Speaking of the vocals, they continue to be a dominating force add that extra layer of intensity to the album, no matter what the rest of the band is doing.  There’s a familiarity to the attack as harsher screams give way to lower growls, and the interplay between the two really makes Chepang hit as hard as they possibly can.  This time around the raspier pitches stand out more early on, as when they’re paired with the brighter melodies the screaming jumps out at you with how over the top it is.  As you get into the guest contributions the vocals switch things up, with additional styles joining the fray and adding even more extremity.  The aforementioned “GC” is a highlight for me as the vocals deliver the type of pitch shifted growls that fit goregrind perfectly, contributing that griminess that is appealing.  Although the experimentation of the instrumentals may be what grabs you the first time through, there’s just as much diversity to the vocal performances.
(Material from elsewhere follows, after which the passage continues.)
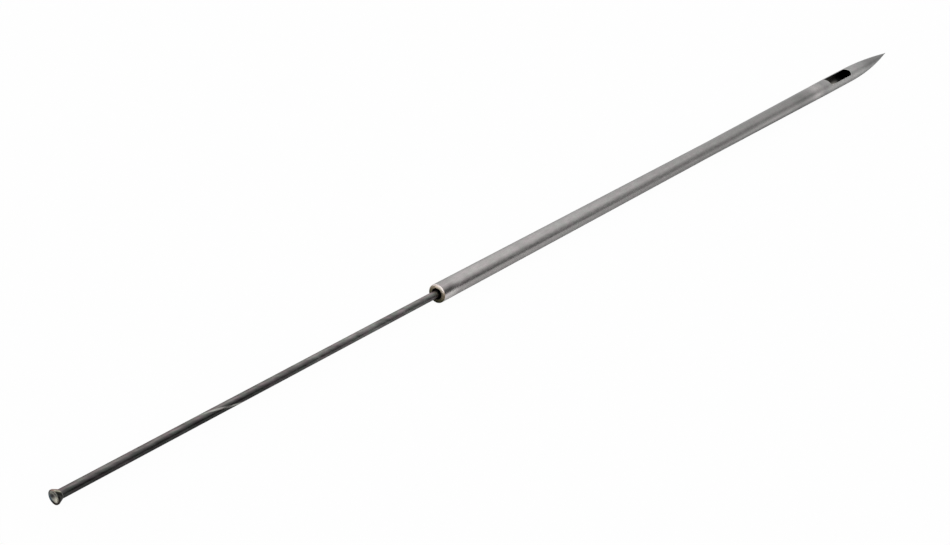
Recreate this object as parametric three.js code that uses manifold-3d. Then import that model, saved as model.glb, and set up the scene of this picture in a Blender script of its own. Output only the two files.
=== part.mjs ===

It feels like I’m just barely scratching the surface when it comes to discussing everything Swatta has to offer, but if you’re a fan of grind that’s on the experimental and weirder side this is a must have.  Chepang has really put a lot into this effort and it’s crazy that the collaborations fit so seamlessly into the rest of the material.  Sometimes it’s grind and punk, sometimes it’s psychedelic free jazz jams, and other times approach the cybergrind insanity of Agoraphobic Nosebleed, but there’s always something new to discover and some substance underneath the speed and technical showpieces.  It’s a creative success and one that I’ve wanted to return to time and time again after the AI blitzkrieg comes to its conclusion.  The real question is, how does Chepang possibly top this one now that they’ve thrown this sheer volume of content at listeners?  Swatta is available from Holy Goat Records, Selfmadegod Records, and Coxinha Records.